» Written problem
Return, word for word, the lines from the line holding "for piece in" through the line holding "bpy.context.scene.collection.objects.link(empty)". Include both end lines and no others.

» Collected data
* * *
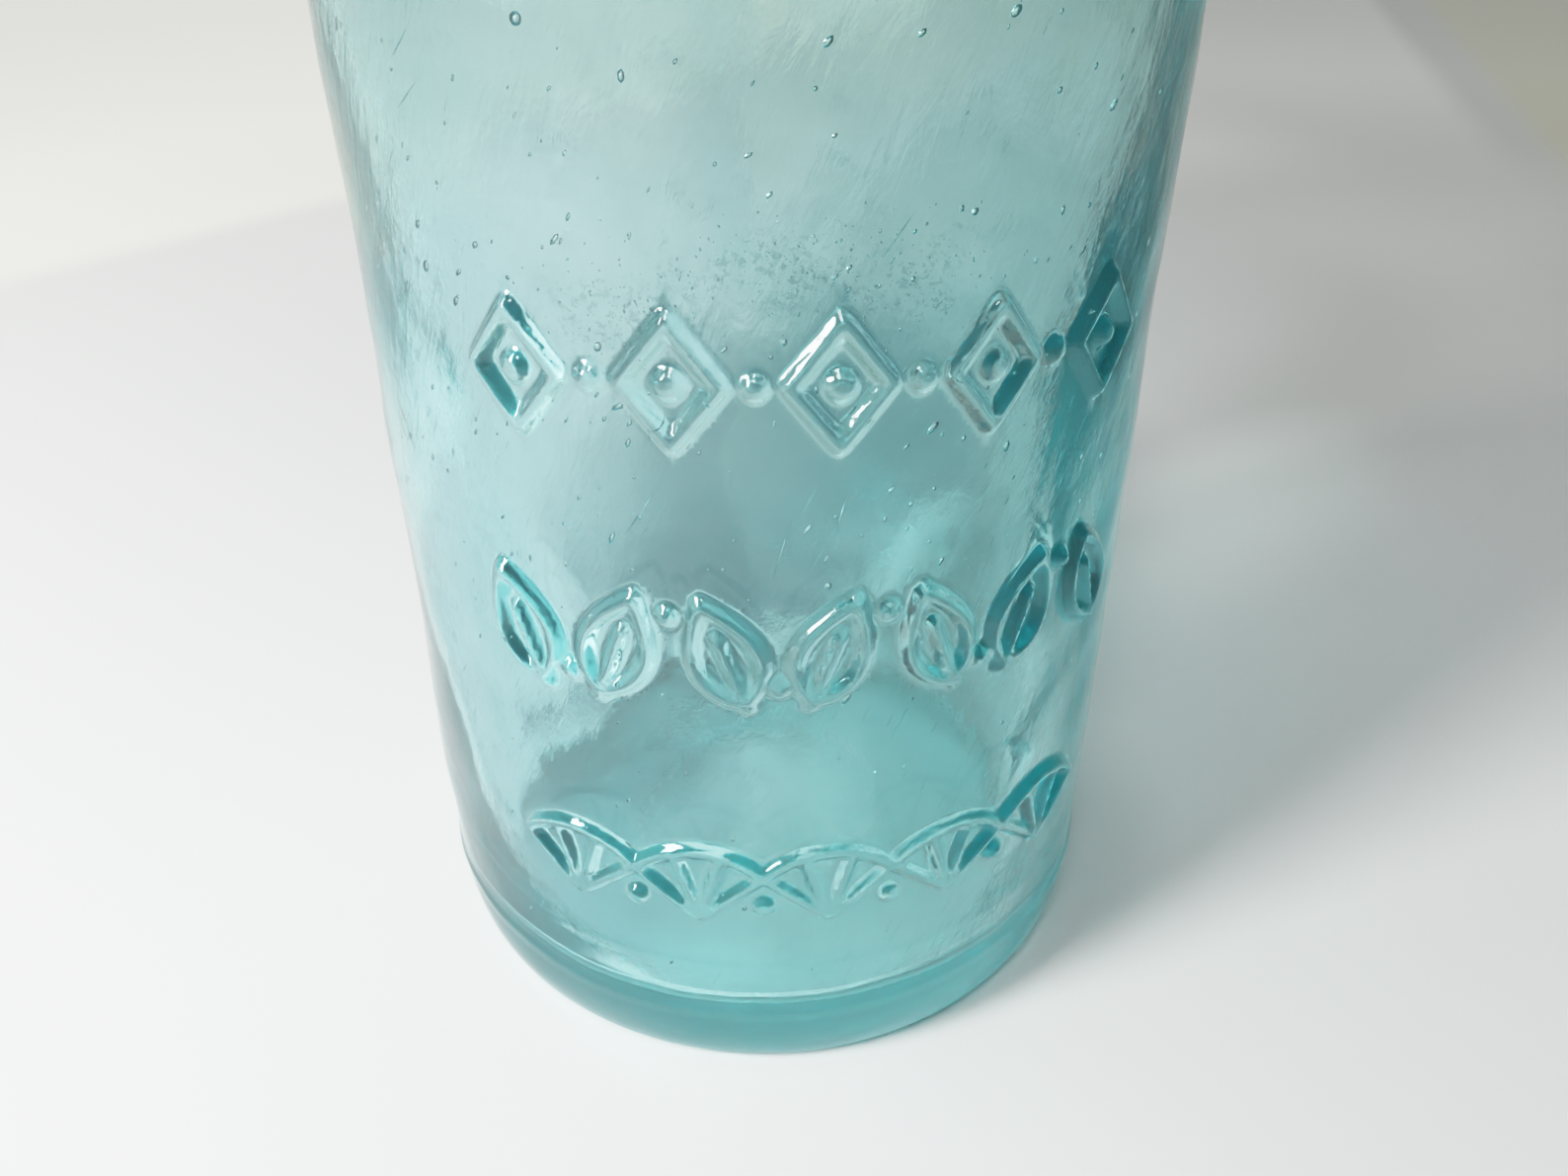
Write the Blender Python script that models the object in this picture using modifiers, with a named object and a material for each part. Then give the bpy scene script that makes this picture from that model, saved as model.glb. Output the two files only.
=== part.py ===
"""Hutchinson soda bottle: a mould-blown glass bottle with a blob lip and its internal spring-wire stopper.

Frame: metres, +Z up. The origin is on the standing surface, on the bottle's axis. -Y is the front.
The stopper is drawn closed: its rubber gasket is pulled up against the glass below the neck.
"""

import math

import bmesh
import bpy
from mathutils import Vector

MM = 0.001
TURN_STEPS = 48  # facets round a turned piece
GAP = 0.3  # clearance between neighbouring pieces, mm

# Glass body, mm
BODY_R = 32.5
WALL = 3.6
BEARING_R_IN = 24.5  # flat standing ring, inner and outer radius
BEARING_R_OUT = 29.6
KICK_UP = 1.6  # how far the middle of the base is pushed up
HEEL_H = 8.0
FLOOR_TOP = 4.6
INNER_CORNER_R = 25.6  # where the floor starts to curve up into the wall
INNER_CORNER_Z = 8.4
SHOULDER_Z = 102.0  # end of the straight side
SHOULDER_MID = (18.0, 130.5)  # outer surface where the shoulder turns into the neck
NECK_R = 13.4
NECK_Z = 142.0
NECK_END_R = 12.6
NECK_END_Z = 158.0
BORE_R = 8.0
BORE_Z = 137.0  # the bore is straight from here up
SEAT_MID = (15.5, 125.0)  # inner surface where the shoulder turns into the gasket's seat

# Blob lip, mm
LIP_SKIRT_Z = 154.6
LIP_TOP_Z = 176.0
LIP_R = 15.0  # at its widest, LIP_WIDE_Z
LIP_WIDE_Z = 166.5
MOUTH_R = 9.6
MOUTH_FLARE_Z = 163.0

# Stopper, mm
WIRE_R = 1.0
EYE_Z = 132.4
LOOP_TOP_Z = 188.6
GASKET_R = 12.5
GASKET_Z0 = 123.5
GASKET_Z1 = 128.1
UPPER_PLATE_R = 7.6
UPPER_PLATE_Z0 = GASKET_Z1 + GAP
LOWER_PLATE_R = 10.2
PLATE_T = 1.0
LOWER_PLATE_Z0 = GASKET_Z0 - GAP - PLATE_T
STUD_R = 2.0
STUD_BOSS_R = 3.3
STUD_HEAD_R = 4.6
STUD_HOLE_R = STUD_R + GAP
STUD_TOP_Z = 135.2


def clear_scene():
    for obj in list(bpy.data.objects):
        bpy.data.objects.remove(obj, do_unlink=True)


def collection(name):
    found = bpy.data.collections.new(name)
    bpy.context.scene.collection.children.link(found)
    return found


def material(name, colour, roughness, metallic=0.0, transmission=0.0, alpha=1.0):
    mat = bpy.data.materials.new(name)
    mat.use_nodes = True
    bsdf = mat.node_tree.nodes["Principled BSDF"]
    bsdf.inputs["Base Color"].default_value = (*colour, 1.0)
    bsdf.inputs["Roughness"].default_value = roughness
    bsdf.inputs["Metallic"].default_value = metallic
    bsdf.inputs["Transmission Weight"].default_value = transmission
    bsdf.inputs["Alpha"].default_value = alpha
    mat.diffuse_color = (*colour, alpha)
    return mat


def bezier(p0, p1, p2, p3, count, first=False):
    """Points along a cubic curve, without its first point unless asked for it."""
    points = []
    for i in range(0 if first else 1, count + 1):
        t = i / count
        a, b, c, d = (1 - t) ** 3, 3 * t * (1 - t) ** 2, 3 * t * t * (1 - t), t**3
        points.append(
            tuple(a * p0[k] + b * p1[k] + c * p2[k] + d * p3[k] for k in (0, 1))
        )
    return points


def ellipse(centre, a, b, start, end, count, first=False):
    """Points along an elliptical arc between two angles in degrees, without its first point unless asked for it."""
    points = []
    for i in range(0 if first else 1, count + 1):
        angle = math.radians(start + (end - start) * i / count)
        points.append(
            (centre[0] + a * math.cos(angle), centre[1] + b * math.sin(angle))
        )
    return points


def turned(name, profile, mat, where, steps=TURN_STEPS):
    """A solid of revolution about Z. The profile is a list of (radius, height) in mm that runs down the outer side. It is closed on itself unless it starts and ends on the axis."""
    mesh = bpy.data.meshes.new(name)
    bm = bmesh.new()
    verts = [bm.verts.new((r * MM, 0.0, z * MM)) for r, z in profile]
    for a, b in zip(verts, verts[1:]):
        bm.edges.new((a, b))
    if profile[0][0] > 1e-6:
        bm.edges.new((verts[-1], verts[0]))
    bm.to_mesh(mesh)
    bm.free()
    obj = bpy.data.objects.new(name, mesh)
    where.objects.link(obj)
    screw = obj.modifiers.new("Turn", "SCREW")
    screw.steps = steps
    screw.render_steps = steps
    screw.use_merge_vertices = True
    screw.merge_threshold = 1e-5
    screw.use_smooth_shade = True
    obj.data.materials.append(mat)
    return obj


def catmull(points, per_span):
    """A smooth curve through every point, as a list of points."""
    ends = [points[0] * 2 - points[1]] + points + [points[-1] * 2 - points[-2]]
    out = []
    for i in range(1, len(ends) - 2):
        a, b, c, d = ends[i - 1 : i + 3]
        for k in range(per_span):
            t = k / per_span
            out.append(
                0.5
                * (
                    2 * b
                    + (c - a) * t
                    + (2 * a - 5 * b + 4 * c - d) * t * t
                    + (3 * b - a - 3 * c + d) * t**3
                )
            )
    out.append(points[-1])
    return out


def glass_profile():
    """The blown body: floor, inner wall, gasket seat, bore, end of the neck, outer wall, heel and base."""
    inner_r = BODY_R - WALL
    points = [(0.0, FLOOR_TOP), (INNER_CORNER_R * 0.5, FLOOR_TOP + 0.05)]
    points.append((INNER_CORNER_R, FLOOR_TOP + 0.3))
    points += ellipse(
        (INNER_CORNER_R, INNER_CORNER_Z),
        inner_r - INNER_CORNER_R,
        INNER_CORNER_Z - FLOOR_TOP - 0.3,
        -90,
        0,
        5,
    )
    points += [(inner_r, 45.0), (inner_r, 75.0), (inner_r, SHOULDER_Z)]
    points += bezier(
        (inner_r, SHOULDER_Z),
        (inner_r, SHOULDER_Z + 10.5),
        (22.0, 119.5),
        SEAT_MID,
        7,
    )
    points += bezier(SEAT_MID, (11.5, 128.4), (BORE_R, 131.0), (BORE_R, BORE_Z), 7)
    points += [(BORE_R, NECK_END_Z), (NECK_END_R, NECK_END_Z), (NECK_R, NECK_Z)]
    points += bezier(
        (NECK_R, NECK_Z), (13.9, 136.5), (15.6, 132.8), SHOULDER_MID, 5
    )
    points += bezier(
        SHOULDER_MID, (24.5, 124.5), (BODY_R, 116.0), (BODY_R, SHOULDER_Z), 8
    )
    points += [(BODY_R, 75.0), (BODY_R, 45.0), (BODY_R, HEEL_H)]
    points += ellipse(
        (BEARING_R_OUT, HEEL_H), BODY_R - BEARING_R_OUT, HEEL_H, 0, -90, 6
    )
    points += [(BEARING_R_IN, 0.0), (BEARING_R_IN * 0.6, KICK_UP * 0.7)]
    points.append((0.0, KICK_UP))
    return points


def lip_profile():
    """The blob lip: its skirt laps over the end of the neck, and its bore opens out towards the mouth."""
    fit_r = NECK_END_R + 0.25 + GAP
    seat_z = NECK_END_Z + GAP
    points = [(fit_r, LIP_SKIRT_Z), (fit_r, seat_z), (BORE_R, seat_z)]
    points += [(BORE_R, MOUTH_FLARE_Z)]
    points += bezier(
        (BORE_R, MOUTH_FLARE_Z), (BORE_R, 167.5), (9.0, 171.0), (MOUTH_R, 174.8), 4
    )
    points += ellipse((MOUTH_R + 1.2, 174.8), 1.2, LIP_TOP_Z - 174.8, 180, 90, 3)
    points.append((11.7, LIP_TOP_Z))
    points += bezier(
        (11.7, LIP_TOP_Z), (14.2, LIP_TOP_Z), (LIP_R, 171.6), (LIP_R, LIP_WIDE_Z), 6
    )
    points += bezier(
        (LIP_R, LIP_WIDE_Z), (LIP_R, 161.6), (14.6, 157.4), (13.5, LIP_SKIRT_Z), 5
    )
    return points


def gasket_profile():
    """The rubber disc, with a rounded upper edge that beds on the glass and a straight lower edge."""
    mid = 0.5 * (GASKET_Z0 + GASKET_Z1)
    points = [(STUD_HOLE_R, GASKET_Z0), (STUD_HOLE_R, GASKET_Z1)]
    points.append((GASKET_R - 1.6, GASKET_Z1))
    points += ellipse((GASKET_R - 1.6, GASKET_Z1 - 1.5), 1.6, 1.5, 90, 0, 3)
    points.append((GASKET_R, mid - 1.0))
    points += ellipse((GASKET_R - 0.8, GASKET_Z0 + 0.8), 0.8, 0.8, 0, -90, 2)
    return points


def upper_plate_profile():
    """A stamped washer whose rim turns down a little into the rubber's top."""
    z0, z1, r = UPPER_PLATE_Z0, UPPER_PLATE_Z0 + PLATE_T, UPPER_PLATE_R
    points = [(STUD_HOLE_R, z0), (STUD_HOLE_R, z1), (r - 1.2, z1)]
    points += ellipse((r - 1.2, z1 - 1.0), 1.2, 1.0, 90, 0, 3)
    return points


def lower_plate_profile():
    """A stamped washer whose rim turns up round the gasket's lower edge."""
    z0, z1, r = LOWER_PLATE_Z0, LOWER_PLATE_Z0 + PLATE_T, LOWER_PLATE_R
    points = [(STUD_HOLE_R, z0), (STUD_HOLE_R, z1), (r, z1)]
    points += ellipse((r - 1.2, z1), 1.2, PLATE_T, 0, -90, 3)
    return points


def stud_profile():
    """The stud, from the top down: domed boss with the eye, shank, riveted head."""
    boss_z0 = UPPER_PLATE_Z0 + PLATE_T + GAP
    head_z1 = LOWER_PLATE_Z0 - GAP
    points = [(0.0, STUD_TOP_Z)]
    points += ellipse((0.0, STUD_TOP_Z - 1.3), STUD_BOSS_R, 1.3, 90, 0, 4)
    points += [(STUD_BOSS_R, boss_z0), (STUD_R, boss_z0), (STUD_R, head_z1)]
    points += [(STUD_HEAD_R, head_z1), (STUD_HEAD_R, head_z1 - 0.4)]
    points += ellipse((0.0, head_z1 - 0.4), STUD_HEAD_R, 1.2, 0, -90, 4)
    return points


def wire_route():
    """The centreline of the spring wire: out of the stud's eye, up the bore as a narrow lobe, in to a waist, and round the wider loop that stands out of the mouth."""
    half = [
        (0.35, EYE_Z),
        (2.0, EYE_Z),
        (3.6, EYE_Z),
        (5.2, EYE_Z + 0.9),
        (6.1, EYE_Z + 3.0),
        (6.5, EYE_Z + 7.0),
        (6.6, 146.0),
        (6.3, 153.0),
        (5.1, 159.5),
        (3.8, 164.5),
        (3.45, 168.5),
        (4.1, 172.5),
        (5.9, 176.4),
        (7.35, 180.6),
        (7.0, 184.6),
        (4.4, 187.6),
        (0.0, LOOP_TOP_Z),
    ]
    left = [(-x, z) for x, z in reversed(half[:-1])]
    return catmull([Vector((x, 0.0, z)) for x, z in half + left], 3)


def wire(name, points, radius, mat, where):
    curve = bpy.data.curves.new(name, "CURVE")
    curve.dimensions = "3D"
    curve.bevel_depth = radius * MM
    curve.bevel_resolution = 2
    curve.use_fill_caps = True
    spline = curve.splines.new("POLY")
    spline.points.add(len(points) - 1)
    for point, place in zip(spline.points, points):
        point.co = (*(place * MM), 1.0)
    obj = bpy.data.objects.new(name, curve)
    where.objects.link(obj)
    curve.materials.append(mat)
    return obj


def main():
    clear_scene()
    parts = collection("hutchinson_bottle")
    cutters = collection("cutters")

    glass = material("aqua_glass", (0.42, 0.74, 0.72), 0.05, 0.0, 0.9)
    tinned = material("tinned_wire", (0.46, 0.44, 0.41), 0.38, 1.0)
    plate = material("plate_metal", (0.40, 0.37, 0.33), 0.45, 1.0)
    rubber = material("gasket_rubber", (0.045, 0.042, 0.04), 0.75)

    turned("glass_bottle", glass_profile(), glass, parts)
    turned("blob_lip", lip_profile(), glass, parts, 40)

    # The stopper's pieces hang from one empty on the neck's axis, along which they slide.
    axis = bpy.data.objects.new("stopper_axis", None)
    axis.location = (0.0, 0.0, EYE_Z * MM)
    parts.objects.link(axis)
    bpy.context.view_layer.update()

    stud = turned("stopper_stud", stud_profile(), plate, parts, 28)
    eye = bpy.data.meshes.new("eye_cutter")
    bm = bmesh.new()
    bmesh.ops.create_cone(
        bm,
        cap_ends=True,
        segments=24,
        radius1=(WIRE_R + GAP) * MM,
        radius2=(WIRE_R + GAP) * MM,
        depth=4 * STUD_BOSS_R * MM,
    )
    bm.to_mesh(eye)
    bm.free()
    cutter = bpy.data.objects.new("eye_cutter", eye)
    cutter.location = (0.0, 0.0, EYE_Z * MM)
    cutter.rotation_euler = (0.0, math.pi / 2, 0.0)
    cutter.hide_render = True
    cutter.display_type = "WIRE"
    cutters.objects.link(cutter)
    cut = stud.modifiers.new("Eye", "BOOLEAN")
    cut.operation = "DIFFERENCE"
    cut.solver = "EXACT"
    cut.object = cutter

    moving = [
        stud,
        wire("spring_wire_loop", wire_route(), WIRE_R, tinned, parts),
        turned("upper_plate", upper_plate_profile(), plate, parts, 36),
        turned("rubber_gasket", gasket_profile(), rubber, parts, 40),
        turned("lower_plate", lower_plate_profile(), plate, parts, 36),
    ]
    for piece in moving:
        piece.parent = axis
        piece.matrix_parent_inverse = axis.matrix_world.inverted()


main()
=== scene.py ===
"""Looks of the Hutchinson soda bottle: aqua blown glass with raised ornament, seeds and ripples, and its wire stopper."""

import math

import bmesh
import bpy
import numpy as np
from mathutils import Matrix, Vector


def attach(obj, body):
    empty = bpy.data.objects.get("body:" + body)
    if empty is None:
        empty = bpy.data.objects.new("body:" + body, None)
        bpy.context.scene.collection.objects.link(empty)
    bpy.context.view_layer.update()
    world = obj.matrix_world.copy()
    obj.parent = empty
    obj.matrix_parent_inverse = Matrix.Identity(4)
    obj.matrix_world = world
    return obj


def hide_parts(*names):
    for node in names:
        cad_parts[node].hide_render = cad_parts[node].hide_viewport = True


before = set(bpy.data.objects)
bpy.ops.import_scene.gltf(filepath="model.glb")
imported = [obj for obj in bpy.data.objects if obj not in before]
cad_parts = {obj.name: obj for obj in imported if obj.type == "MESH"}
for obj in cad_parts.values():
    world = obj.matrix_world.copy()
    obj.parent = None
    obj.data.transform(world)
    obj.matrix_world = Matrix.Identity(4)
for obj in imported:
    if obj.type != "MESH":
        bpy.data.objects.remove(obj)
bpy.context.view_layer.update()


MM = 0.001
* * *
» Reply to the exercise
    for piece in moving:
        piece.parent = axis
        piece.matrix_parent_inverse = axis.matrix_world.inverted()


main()
=== scene.py ===
"""Looks of the Hutchinson soda bottle: aqua blown glass with raised ornament, seeds and ripples, and its wire stopper."""

import math

import bmesh
import bpy
import numpy as np
from mathutils import Matrix, Vector


def attach(obj, body):
    empty = bpy.data.objects.get("body:" + body)
    if empty is None:
        empty = bpy.data.objects.new("body:" + body, None)
        bpy.context.scene.collection.objects.link(empty)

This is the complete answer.